The refuge will recover, said Brent McCarty, a chief ranger with the Georgia Forestry Commission, but it looks bad now. Vast swaths of land are torched. Burned trees stand like charred posts. Bulldozers have left tracks deep enough to hide a body.
“Parts of the swamp,” he said, “look like a war zone.”
On a recent morning, McCarty sat in a folding chair in a Forestry Commission building south of Waycross. It’s served as the firefighting command post since the fires began and is nearly a second home for McCarty, an Americus resident who’s spent months here.
When he learned that the previous night’s showers had skipped Homerville, hard on the swamp’s western border and close to a ring of peat fires, McCarty rolled his eyes.
Perhaps, joked McCarty, a grin on his face, the ministers in Homerville weren’t praying as hard as they should. “Maybe they aren’t paying the preachers enough over there?” he asked.
If weather forecasts are to be believed, the faithful should start praying now as colder temperatures approach.
The National Weather Service in Jacksonville doesn’t foresee a wet winter for the Okefenokee, said meteorologist Andrew Shashy.
The Okefenokee area historically averages about 10 inches of rain between December through February, he said. It won’t get that this time, he predicted.
“We’re looking at a drier-than-normal period,” Shashy said.
The Weather Service’s records also highlight the vagaries of summer weather, Shashy noted. Alma, 25 miles north of Waycross, recorded nearly 7 inches of rain in July.
At the same time, he said, heat generated by huge fires close to Waycross impeded rainfall in areas where it was needed most – in dry underbrush and peat bogs, on roadsides where sweaty firefighters stood between flames and homes.
Still burning
Longtime residents recall 1954-1955, when creeks across the refuge dried and hungry flames gobbled up immense tracts in the Okefenokee. As in this fight, thousands of firefighters waged war on foot, in the air and with bulldozers. In places supply trucks couldn’t reach, they relied on mules.

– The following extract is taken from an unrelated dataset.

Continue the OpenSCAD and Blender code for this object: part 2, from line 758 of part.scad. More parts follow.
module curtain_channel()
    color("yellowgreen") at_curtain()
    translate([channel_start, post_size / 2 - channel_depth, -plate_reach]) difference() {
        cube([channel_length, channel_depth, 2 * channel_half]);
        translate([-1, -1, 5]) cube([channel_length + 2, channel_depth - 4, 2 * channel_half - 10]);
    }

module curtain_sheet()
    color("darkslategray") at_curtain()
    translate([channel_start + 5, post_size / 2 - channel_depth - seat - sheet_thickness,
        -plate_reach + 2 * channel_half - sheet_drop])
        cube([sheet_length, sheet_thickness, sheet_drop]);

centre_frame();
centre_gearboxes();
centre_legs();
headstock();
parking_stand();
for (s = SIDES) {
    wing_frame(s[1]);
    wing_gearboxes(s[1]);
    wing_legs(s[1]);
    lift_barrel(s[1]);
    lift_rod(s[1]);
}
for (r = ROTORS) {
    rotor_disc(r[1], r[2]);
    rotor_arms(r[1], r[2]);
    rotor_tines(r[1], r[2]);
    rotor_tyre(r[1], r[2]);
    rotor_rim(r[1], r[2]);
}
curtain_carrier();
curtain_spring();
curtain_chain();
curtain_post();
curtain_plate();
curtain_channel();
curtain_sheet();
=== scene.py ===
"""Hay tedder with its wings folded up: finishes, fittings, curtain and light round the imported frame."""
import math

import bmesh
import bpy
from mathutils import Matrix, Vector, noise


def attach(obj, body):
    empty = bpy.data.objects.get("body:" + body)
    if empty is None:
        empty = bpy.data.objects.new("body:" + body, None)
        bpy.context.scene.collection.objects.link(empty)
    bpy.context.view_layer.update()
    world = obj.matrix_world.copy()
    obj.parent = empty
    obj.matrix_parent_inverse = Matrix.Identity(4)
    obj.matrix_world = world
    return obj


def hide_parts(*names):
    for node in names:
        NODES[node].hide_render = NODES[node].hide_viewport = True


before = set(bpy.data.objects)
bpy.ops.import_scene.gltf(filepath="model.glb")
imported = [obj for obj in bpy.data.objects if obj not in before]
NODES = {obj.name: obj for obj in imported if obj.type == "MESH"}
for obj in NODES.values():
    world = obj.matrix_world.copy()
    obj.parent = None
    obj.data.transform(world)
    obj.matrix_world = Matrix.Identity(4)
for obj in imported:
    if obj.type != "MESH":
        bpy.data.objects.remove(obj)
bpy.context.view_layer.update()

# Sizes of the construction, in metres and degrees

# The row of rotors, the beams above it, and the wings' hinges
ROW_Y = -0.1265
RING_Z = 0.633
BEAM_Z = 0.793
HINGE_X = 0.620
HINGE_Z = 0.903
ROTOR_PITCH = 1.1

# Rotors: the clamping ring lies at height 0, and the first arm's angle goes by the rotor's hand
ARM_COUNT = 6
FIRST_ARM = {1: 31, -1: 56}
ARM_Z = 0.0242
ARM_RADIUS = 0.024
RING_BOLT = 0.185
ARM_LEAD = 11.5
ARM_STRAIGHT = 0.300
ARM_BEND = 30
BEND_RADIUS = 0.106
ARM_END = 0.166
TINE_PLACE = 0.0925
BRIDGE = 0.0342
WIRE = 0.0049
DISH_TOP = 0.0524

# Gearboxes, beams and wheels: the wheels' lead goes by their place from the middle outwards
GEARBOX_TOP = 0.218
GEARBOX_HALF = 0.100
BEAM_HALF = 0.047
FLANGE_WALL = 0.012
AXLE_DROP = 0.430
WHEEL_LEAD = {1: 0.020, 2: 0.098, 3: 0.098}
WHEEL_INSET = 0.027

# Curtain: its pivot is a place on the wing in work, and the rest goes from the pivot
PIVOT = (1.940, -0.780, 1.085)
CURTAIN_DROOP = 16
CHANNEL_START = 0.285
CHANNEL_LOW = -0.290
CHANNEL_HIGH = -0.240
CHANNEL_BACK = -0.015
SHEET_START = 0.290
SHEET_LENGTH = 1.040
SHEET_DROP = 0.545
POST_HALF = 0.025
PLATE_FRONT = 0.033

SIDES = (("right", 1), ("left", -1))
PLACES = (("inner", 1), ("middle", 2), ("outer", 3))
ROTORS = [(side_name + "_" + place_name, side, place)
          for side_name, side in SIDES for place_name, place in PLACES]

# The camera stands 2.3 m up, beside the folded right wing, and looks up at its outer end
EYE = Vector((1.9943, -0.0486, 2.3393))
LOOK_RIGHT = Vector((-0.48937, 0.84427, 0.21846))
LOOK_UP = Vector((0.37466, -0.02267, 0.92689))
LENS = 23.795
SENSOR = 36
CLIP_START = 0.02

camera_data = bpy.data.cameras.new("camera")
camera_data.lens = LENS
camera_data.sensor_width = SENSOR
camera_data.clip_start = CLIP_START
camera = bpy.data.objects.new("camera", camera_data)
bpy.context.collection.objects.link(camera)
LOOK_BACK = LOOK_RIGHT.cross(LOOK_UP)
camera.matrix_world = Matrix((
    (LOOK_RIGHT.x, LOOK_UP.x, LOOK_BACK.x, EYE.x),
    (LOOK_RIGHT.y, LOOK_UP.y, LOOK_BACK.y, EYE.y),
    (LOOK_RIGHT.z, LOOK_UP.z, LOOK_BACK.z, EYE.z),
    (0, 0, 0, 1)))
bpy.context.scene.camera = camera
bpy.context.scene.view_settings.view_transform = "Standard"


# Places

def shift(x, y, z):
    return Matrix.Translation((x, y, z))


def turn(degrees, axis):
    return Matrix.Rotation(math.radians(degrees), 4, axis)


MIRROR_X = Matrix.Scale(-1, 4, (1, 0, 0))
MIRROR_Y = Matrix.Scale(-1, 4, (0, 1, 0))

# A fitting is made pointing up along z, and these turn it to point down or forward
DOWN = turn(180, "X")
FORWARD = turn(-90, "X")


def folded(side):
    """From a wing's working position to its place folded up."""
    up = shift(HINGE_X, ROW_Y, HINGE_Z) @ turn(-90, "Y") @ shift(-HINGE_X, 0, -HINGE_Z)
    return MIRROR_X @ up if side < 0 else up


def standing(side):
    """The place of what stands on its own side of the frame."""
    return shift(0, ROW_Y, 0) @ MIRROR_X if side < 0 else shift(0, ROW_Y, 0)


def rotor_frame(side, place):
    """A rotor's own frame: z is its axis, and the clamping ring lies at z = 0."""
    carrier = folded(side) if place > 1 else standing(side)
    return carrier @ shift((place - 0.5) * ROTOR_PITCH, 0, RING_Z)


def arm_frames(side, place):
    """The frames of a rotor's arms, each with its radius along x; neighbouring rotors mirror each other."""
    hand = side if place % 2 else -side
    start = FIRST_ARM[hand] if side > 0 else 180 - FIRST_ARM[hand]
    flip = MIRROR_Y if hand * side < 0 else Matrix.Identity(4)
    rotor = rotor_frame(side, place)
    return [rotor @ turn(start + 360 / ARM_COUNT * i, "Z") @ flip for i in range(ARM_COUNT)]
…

And, despite their efforts, firefighters needed help from above — rain, and lots of it — to declare that war at an end.
A big rain would be a blessing, said John Strickland, who runs a booth at an open-air flea market in Folkston, a Charlton County town a few miles north of the Florida state line. He recalled the weather this summer, when heavy smoke made driving difficult and breathing a hazard.
“It was terrible,” said Strickland, 60, a retired public safety officer. He suggested imploring the Almighty for help. “We need to talk about this with the man upstairs, I reckon.”

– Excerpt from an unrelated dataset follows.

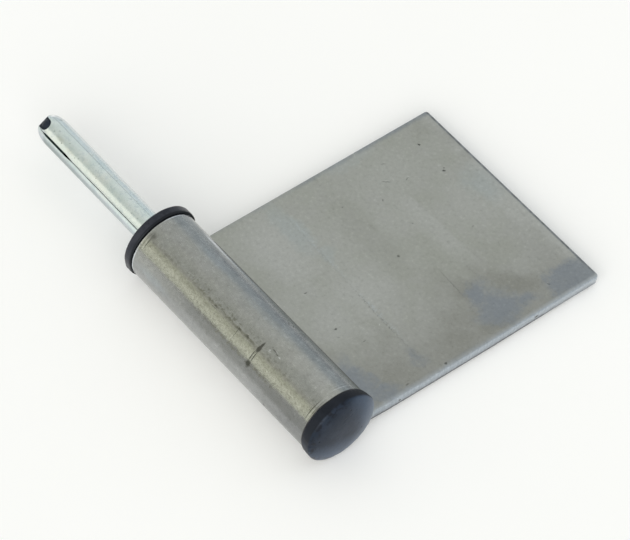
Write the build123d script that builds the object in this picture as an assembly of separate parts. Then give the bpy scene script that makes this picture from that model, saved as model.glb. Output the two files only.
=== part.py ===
from build123d import *
from math import sin, cos, radians, asin, degrees, sqrt
import os

# Male half of a weld-on lift-off hinge.
# X runs along the hinge pin, from its free nose (-X) to the closed end of the
# knuckle (+X).  The leaf spreads out along +Y and lies flat, +Z is its normal.
# The origin is on the pin axis, in the bearing face of the plastic bush on
# which the other half of the hinge turns.

# ---- sheet: leaf and rolled knuckle -----------------------------------------
sheet_t = 3.5            # sheet thickness
knuckle_r = 10.0         # outside radius of the rolled knuckle
sheet_len = 68.2         # height of the leaf and of the knuckle, along the pin
leaf_reach = 88.3        # pin axis to the far edge of the leaf
roll_gap = 0.25          # gap between the rolled end and the leaf it returns to
corner_r = 0.9           # leaf corner at the pin's side, in plan
front_corner_r = 0.75    # leaf corner at the cap's side, in plan
top_roll = 0.45          # die roll on the edges of the leaf's upper side
under_break = 0.18       # broken edge on the other side of the sheet

# ---- bush at the pin end -----------------------------------------------------
bush_flange_t = 2.8      # flange between the two knuckles
bush_flange_r = 10.45
bush_rim_round = 0.45
bush_neck_t = 0.32       # width of the groove between flange and knuckle
bush_neck_r = 9.35       # bottom of that groove
bush_mouth = 0.55        # chamfer round the pin, in the bearing face
bush_end = 36.0          # inner end of the sleeve, inside the knuckle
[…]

Henry Benefield, who saw a lot of the world while serving in the U.S. Army, said he’s never seen a fire like this. He works with his brother at an auto body shop just north of Folkston.

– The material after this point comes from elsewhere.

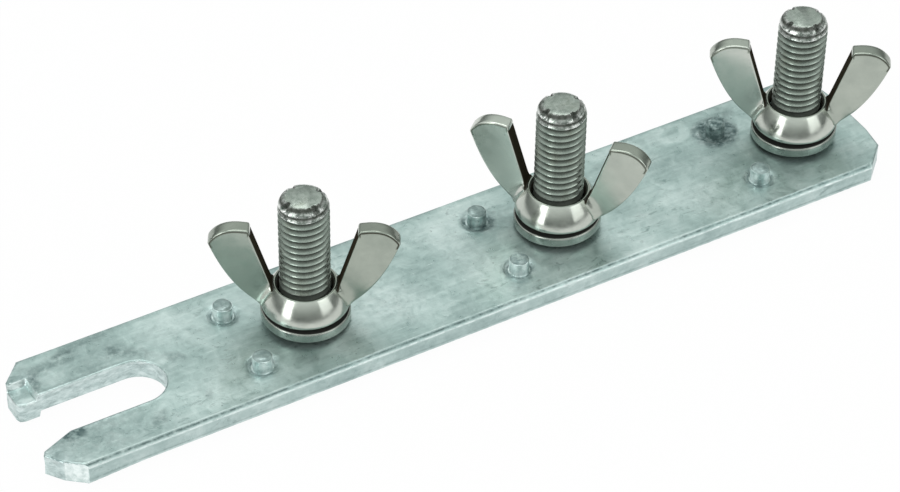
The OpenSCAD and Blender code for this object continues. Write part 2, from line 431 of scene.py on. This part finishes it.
def galvanised():
    m = Material("galvanised zinc")
    wear = m.attribute("wear")
    cloud = m.noise(16, 4, 0.6)
    patch = m.noise(3.4, 4, 0.65, warp=0.8)
    fine = m.noise(0.7, 4, 0.6)
    streak = m.noise(1.3, 3, 0.6, at=m.place((0.07, 1.0, 1.0), (0, 0, 7)))
    tone = m.math("ADD", m.times(cloud, 0.42), m.times(patch, 0.38))
    tone = m.math("ADD", tone, m.times(streak, 0.20))
    col = m.ramp(tone, (0.36, (0.30, 0.41, 0.395)), (0.5, (0.45, 0.575, 0.555)),
                 (0.64, (0.61, 0.725, 0.705)))
    # dark smudges, small dark specks and pale flecks of zinc ash
    smudge = m.spots(m.noise(2.6, 4, 0.7, at=m.place((0.5, 1.2, 1), (0, 0, 12)), warp=1.2),
                     0.57, 0.68)
    where = m.spots(m.noise(17, 2, 0.5), 0.46, 0.58)
    col = m.mix(m.times(smudge, where, 0.62), col, (0.17, 0.25, 0.24))
    speck = m.spots(m.noise(0.9, 2, 0.5), 0.69, 0.76)
    where = m.spots(m.noise(8, 2, 0.5), 0.48, 0.62)
    col = m.mix(m.times(speck, where, 0.55), col, (0.14, 0.20, 0.19))
    ash = m.spots(m.noise(1.2, 3, 0.6, at=m.place(turn=(0, 0, 50))), 0.66, 0.75)
    col = m.mix(m.times(ash, 0.30), col, (0.80, 0.90, 0.88))
    # long thin scratches in two directions
    for turn, low in ((24, 0.735), (-17, 0.75)):
        line = m.noise(0.42, 2, 0.5, at=m.place((0.045, 1, 1), (0, 0, turn)))
        col = m.mix(m.times(m.spots(line, low, low + 0.04), 0.55), col, (0.82, 0.92, 0.90))
    # worked places: pips, pressed lug and cut edges
    grit = m.noise(1.2, 3, 0.62, at=m.place((0.45, 0.6, 1.1)), warp=0.4)
    mottle = m.ramp(grit, (0.34, (0.28, 0.37, 0.365)), (0.5, (0.48, 0.60, 0.59)),
                    (0.68, (0.74, 0.85, 0.845)))
    col = m.mix(m.times(wear, 0.85, clamp=True), col, mottle)
    broken = m.ramp(m.noise(1.7, 4, 0.65), (0.36, 0.35), (0.58, 1.0))
    col, dull = m.tinted(col, (0.90, 0.98, 0.97), (0.10, 0.15, 0.15), broken)
    rough = m.ramp(m.math("ADD", m.times(patch, 0.6), m.times(fine, 0.4)),
                   (0.35, 0.26), (0.65, 0.44))
    nrm = m.bump(patch, 0.12, 0.6)
    nrm = m.bump(fine, 0.03, 0.6, nrm)
    nrm = m.bump(m.times(grit, wear), 0.30, 0.7, nrm)
    return m.metal(col, rough, nrm, 0.85, dull)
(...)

“At times, your eyes would burn,” said Benefield, 67, repairing a Toyota SUV that had struck a deer. He pointed a hammer at U.S. 1, where a steady stream of traffic passed.
“Some days,” he said, “it looked like night out there.”
Benefield eyed a crumpled piece of metal and gave it a tentative tap with his hammer. “You know what?” he asked. “There are a lot of fires still in that swamp.”
Fires are as integral to the swamp as the creatures that live in it, said Doug Nuss. He lingered over an evening cup of coffee at the Suwanee River Cafe in Fargo.
The Clinch County town, 35 miles west of Folkston, is near the swamp’s southwestern corner. This summer, hundreds of workers assembled there to attack flames as they burned between Fargo and Waycross.
“In June, it was pretty damn bad,” said Nuss, 62, a retired heavy equipment operator. “That was the worst of it.”
Now, said Nuss, with nearly all the firefighters gone and the skies clear again, some people may assume that the Honey Prairie fires are history.
“But when that fire is down 6 or 7 feet, and you only get 2 inches of rain, what will that do?” he asked. “It only gets a little wet.”
Nuss drained his coffee and nodded toward the refuge — quiet now, but for how long?
“ It’s still smoldering,” he said, “down below.”